Kustomer, a CRM startup that’s taking on the likes of Zendesk, Salesforce and many other bigger and older providers, has closed yet another round of funding — no less than its third fundraise of the year — as it continues to double down on its new approach to managing customers in today’s digital world.
The New York-based company has picked up another $60 million, a Series E led by new investor Coatue, with participation from existing investors Tiger Global Management and Battery Ventures. Other investors in the company include Redpoint Ventures, Cisco Investments, Canaan Partners, Boldstart Ventures and Social Leverage.

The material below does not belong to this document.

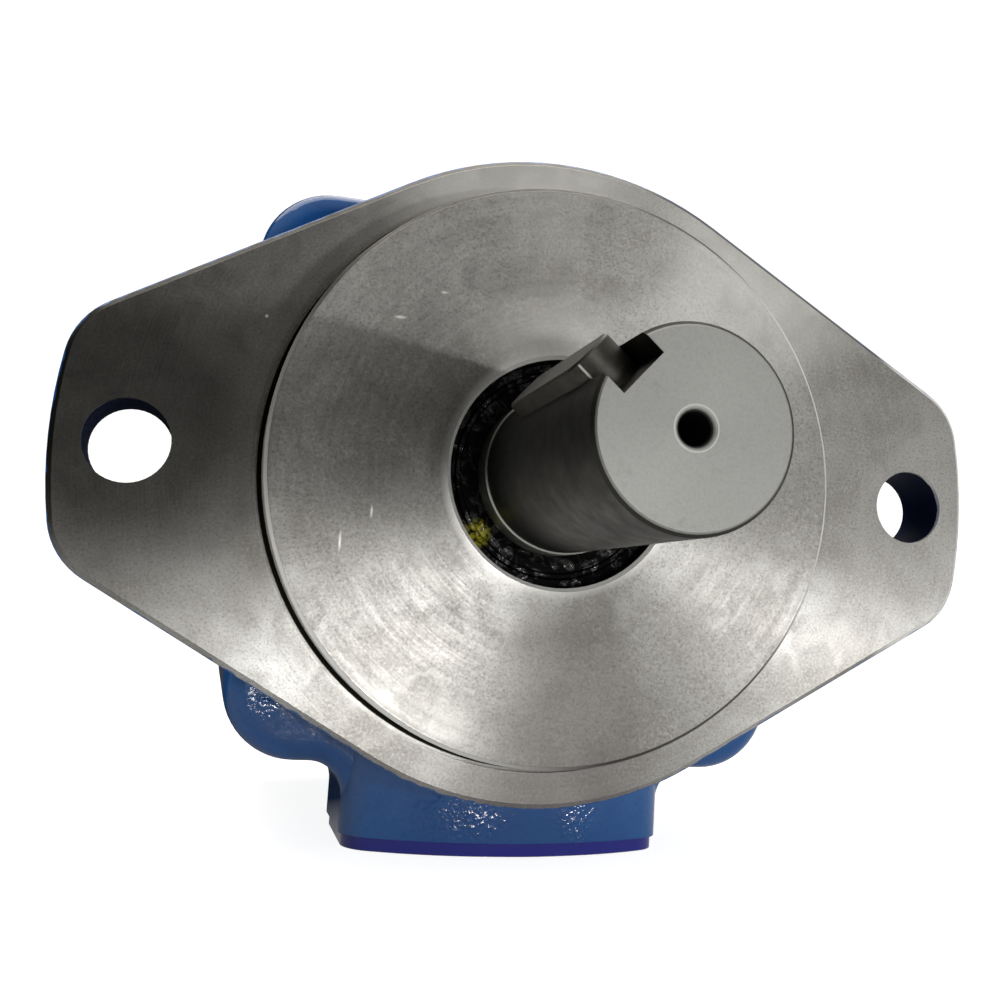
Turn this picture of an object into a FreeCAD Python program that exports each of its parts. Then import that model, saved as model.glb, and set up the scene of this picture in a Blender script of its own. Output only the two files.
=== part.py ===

CEO Brad Birnbaum — who co-founded the company with Jeremy Suriel (the two worked together across a range of other places, including Airtime, Salesforce and AOL) — said the valuation is now “definitely above $500 million” but he declined to be more specific.
The New York-based company has been on a growth tear and has raised more than $161 million in the last 18 months (this $35 million raise and this $40 million raise were the other two 2019 rounds), and it has now racked up a total of $173.5 million in outside funding since it was founded in 2015.

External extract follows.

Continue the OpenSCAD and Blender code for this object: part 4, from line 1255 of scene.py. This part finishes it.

“We’re exceeding all our business metrics and so we’re rapidly investing in the business,” Birnbaum said of the recent quick succession of funding rounds. A focus for the company will be to put more into its R&D and product development, also to use the funding to support the opening of its first European office in Q1 of next year.
Kustomer works with a variety of retailers and has seen a boost in its business with the proliferation of direct-to-consumer brands which — by foregoing the traditional retail channel — have found themselves needing to build out their own customer service operations. Current customers in that category are a who’s who of some of the more successful in the wider D2C trend: they include Glossier, Ring, ThirdLove, Rent the Runway, Sweetgreen, Glovo, Away and UNTUCKit.
In addition to those, Birnbaum said Kustomer has been working with government agencies, B2B companies and Fortune 50s, “a pretty diverse group.”
Companies like Zendesk and Salesforce built their businesses around the concept of really useful tools for customer service agents to use in largely traditional environments, where phone, email and possibly web-based chat made up the majority of inbound contact from customers.
But in the grand tradition of building something new from the ground up that reflects new digital patterns among consumers, rather than trying to tweak legacy products to be more updated, Kustomer has taken a different route with an “omnichannel” concept: the idea is to be able to capture conversations anywhere, whether it’s social media channels, messaging apps or — yes — phone, email and website chat, and bring them into a single customer view.
This is different from much of what is on the market today, he said, where different channels will generate different tickets, statuses and resolutions.
“We are the only company doing proper omnichannel, where you have a single threaded conversation that allows you to converse with customers in any channel you support,” he said. “To do that in a single threaded conversation sounds obvious, but I would challenge you to find others doing it the same way we do.”
A new version of its CRM platform, which will be coming out soon he said, will see Kustomer moving deeper into what he described as “RPA-like” business process automations. These are not just basic business rules based on key words, but a wider set of algorithms that can understand what a customer is asking and start to act on a set of mundane but routine tasks that customer service agents have to do regularly, such as reordering an item of clothing in a different size. It packages these and other AI-based functions together in a technology set it calls KustomerIQ.
“AI is a big area of focus for us,” he said.
While Kustomer had already raised a lot of money in recent times, there was another reason that the startup chose to take more: the investor itself.
Birnbaum describes Coatue as “one of the most modern and prolific investors, and by that I don’t mean the cash but their network and people, which are tremendous.” The idea is that Coatue is making many introductions and opening doors for Kustomer as it continues to scale.
“Kustomer’s differentiated, omnichannel approach is fundamentally reshaping the industry standard as trends in customer service continue to shift and consumers seek increasingly personalized interactions with brands,” said Coatue co-founder Thomas Laffont, who is now on the startup’s board. “We look forward to working with Brad and his team as they continue to execute their strategic growth plan.”